Leveraging data science is crucial for businesses that want to maintain a competitive edge. Today’s corporate landscape relies on accurate information to manage individuals, groups, and projects. Implementing a scientific approach to data collection can benefit companies in several ways. From marketing campaigns to research and development, general operations depend on precision data.
Data Science Process
There are several ways to gather records and implement them into your company procedures. Use these six steps as a guide:
- Identify and frame your problem
- Gather raw data
- Process the data for analysis
- Analyze and explore the data
- Share results
- Deploy the process for future data sets
#1. Identify and Frame the Problem
Before you start collecting data, you need to identify the problem you are trying to solve. If you don’t have a specific issue, you can also develop a hypothesis for testing and analysis. For example, maybe you want to gather records on what social media platform you connect most with your customers. The information can help you reach more people and delete ineffective strategies.
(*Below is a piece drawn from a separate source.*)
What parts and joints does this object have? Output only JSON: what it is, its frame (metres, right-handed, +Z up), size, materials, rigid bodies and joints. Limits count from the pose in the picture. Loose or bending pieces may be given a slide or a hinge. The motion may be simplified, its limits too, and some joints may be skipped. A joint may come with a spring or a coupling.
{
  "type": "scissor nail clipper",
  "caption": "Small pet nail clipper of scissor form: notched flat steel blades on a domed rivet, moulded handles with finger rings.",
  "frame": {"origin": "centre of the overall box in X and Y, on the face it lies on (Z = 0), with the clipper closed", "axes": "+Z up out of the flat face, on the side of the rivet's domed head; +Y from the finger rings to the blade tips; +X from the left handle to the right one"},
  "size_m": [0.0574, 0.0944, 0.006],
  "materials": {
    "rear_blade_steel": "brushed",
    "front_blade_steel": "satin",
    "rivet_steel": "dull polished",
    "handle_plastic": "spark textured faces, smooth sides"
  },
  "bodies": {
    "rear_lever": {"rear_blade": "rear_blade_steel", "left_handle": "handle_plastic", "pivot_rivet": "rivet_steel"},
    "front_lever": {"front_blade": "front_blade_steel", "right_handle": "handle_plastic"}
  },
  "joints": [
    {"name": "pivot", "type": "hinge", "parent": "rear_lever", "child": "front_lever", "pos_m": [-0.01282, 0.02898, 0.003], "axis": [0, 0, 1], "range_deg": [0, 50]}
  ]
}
Say your business is looking to expand its audience to reach younger customers. You could start by first identifying your current target demographic. Then analyze the facts to determine why the desired group is missing.
From there, you can start asking questions to help frame your problem. For instance:
- “How much money could we lose from ignoring a different customer base?”
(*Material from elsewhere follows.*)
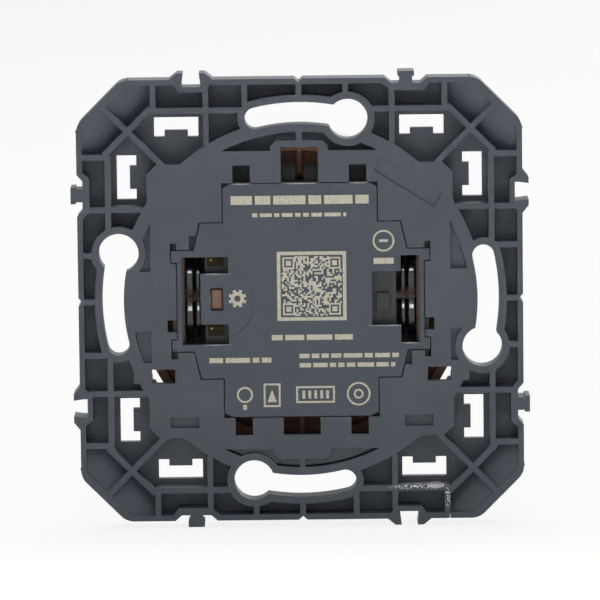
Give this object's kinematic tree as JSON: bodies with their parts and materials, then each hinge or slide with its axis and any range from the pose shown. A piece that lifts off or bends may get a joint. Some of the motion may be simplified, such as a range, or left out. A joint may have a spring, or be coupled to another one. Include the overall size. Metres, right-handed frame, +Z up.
{
  "type": "wireless remote wall switch",
  "caption": "Square ribbed wall frame with keyhole slots and edge connectors, a batteryless wireless module in its round well and a round tilting rocker in front.",
  "frame": {"origin": "centre of the support frame's rear face, on the wall, in the middle of the fixing screws' circle", "axes": "+Z up, +Y into the wall, -Y into the room, so the rear that the picture shows is seen from +Y"},
  "size_m": [0.073, 0.0155, 0.073],
  "materials": {
    "anthracite_plastic": "fine-grained moulded",
    "cover_plastic": "fine-grained moulded",
    "housing_plastic": "moulded",
    "board_laminate": "solder resist",
    "tinned_strip": "tinned",
    "gold_plating": "gold plated",
    "chip_epoxy": "moulded epoxy",
    "green_ceramic": "glazed ceramic",
    "capacitor_sleeve": "shrunk sleeve",
    "bobbin_plastic": "moulded",
    "copper_wire": "enamelled wire",
    "soft_iron": "stamped",
    "pin_steel": "ground",
    "spring_steel": "rolled strip",
    "rocker_plastic": "semi-gloss moulded",
    "carrier_plastic": "moulded",
    "lever_plastic": "polished",
    "magnet_nickel": "nickel plated",
    "button_plastic": "moulded"
  },
  "bodies": {
    "frame": {"support_frame": "anthracite_plastic", "rear_cover": "cover_plastic", "module_housing": "housing_plastic", "circuit_board": "board_laminate", "antenna": "tinned_strip", "contact_spring_upper": "gold_plating", "contact_spring_lower": "gold_plating", "radio_chip": "chip_epoxy", "chip_inductor": "green_ceramic", "pairing_switch": "chip_epoxy", "rectifier": "chip_epoxy", "storage_capacitor": "capacitor_sleeve", "coil_bobbin": "bobbin_plastic", "coil_winding": "copper_wire", "core_bar": "soft_iron", "core_leg_right": "soft_iron", "core_leg_left": "soft_iron", "hinge_pin_right": "pin_steel", "hinge_pin_left": "pin_steel", "wear_plate_right": "carrier_plastic", "wear_plate_left": "carrier_plastic", "centring_spring": "spring_steel"},
    "rocker": {"rocker_cap": "rocker_plastic", "rocker_carrier": "carrier_plastic"},
    "lever": {"harvester_lever": "lever_plastic", "magnet": "magnet_nickel", "pole_plate_rear": "soft_iron", "pole_plate_front": "soft_iron"},
    "button": {"pairing_plunger": "button_plastic"}
  },
  "joints": [
    {"name": "rocker_tilt", "type": "hinge", "parent": "frame", "child": "rocker", "pos_m": [0, -0.0086, 0], "axis": [1, 0, 0], "range_deg": [-3.2, 3.2], "stiffness_Nm_per_rad": 1.5, "deforming": ["centring_spring"]},
    {"name": "lever_tilt", "type": "hinge", "parent": "frame", "child": "lever", "pos_m": [0, -0.0057, 0], "axis": [1, 0, 0], "range_deg": [-3.3, 3.3]},
    {"name": "button_press", "type": "slide", "parent": "frame", "child": "button", "axis": [0, -1, 0], "range_m": [0, 0.0003], "stiffness_N_per_m": 1000}
  ],
  "couplings": [
    {"joint": "lever_tilt", "follows": "rocker_tilt", "ratio": 1}
  ]
}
- “Why aren’t people in a specific age group interested in our product?
- “What are the competitors doing better?”
The goal is to gather all the information you need first. Then you can start collecting data and solving complex problems.
#2. Gather Raw Data
Raw data will give you the necessary insights to help direct teams and formulate solutions. In this stage, figure out what kind of information you need. You can tap into company databases and sales metrics for real-time analytics. Many companies store sales data in a customer relationship management system or CRM.
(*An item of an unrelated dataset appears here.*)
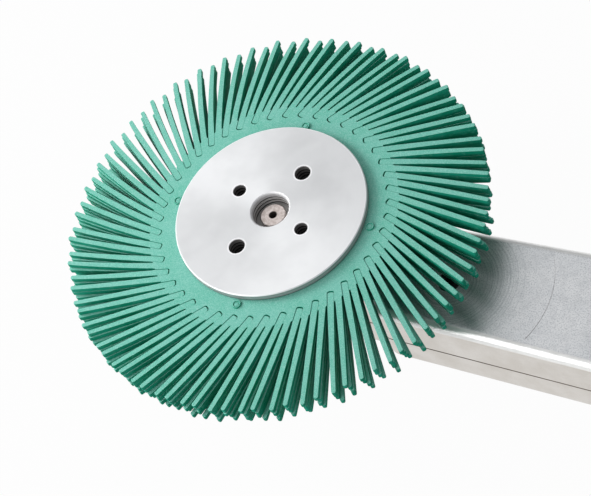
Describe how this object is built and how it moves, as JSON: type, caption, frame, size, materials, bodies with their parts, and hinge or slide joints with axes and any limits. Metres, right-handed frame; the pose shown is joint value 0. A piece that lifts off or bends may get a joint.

#3. Process the Data for Analysis
Sort out the files once you have them all. You should also proofread the records to ensure no gaps, errors, or omissions could corrupt the data set. Some of the most common mistakes in data science are:
- Missing values
- Corrupted values and invalid entries
- Time zone differences
- Date range errors
This step is cleaning up your data. Even the slightest mistake could throw off the whole set, so you want to ensure it’s error-free before moving forward. Otherwise, you may jeopardize your findings and risk missing the solution to your original problem.
#4. Explore the Data
One of the most crucial steps in the data science process is exploring the findings. At this phase, you should look for patterns and repetition. Maybe you’ll notice that sales for a particular product have significantly decreased. Or perhaps you’ll uncover the secret to why your company can’t compete with more prominent organizations.
#5. Analyze the Data
You must leverage all your data science knowledge to crunch the numbers successfully. This step can require a lot of mathematical, statistical, and technical expertise. It may be helpful to have a predictive model to compare your data.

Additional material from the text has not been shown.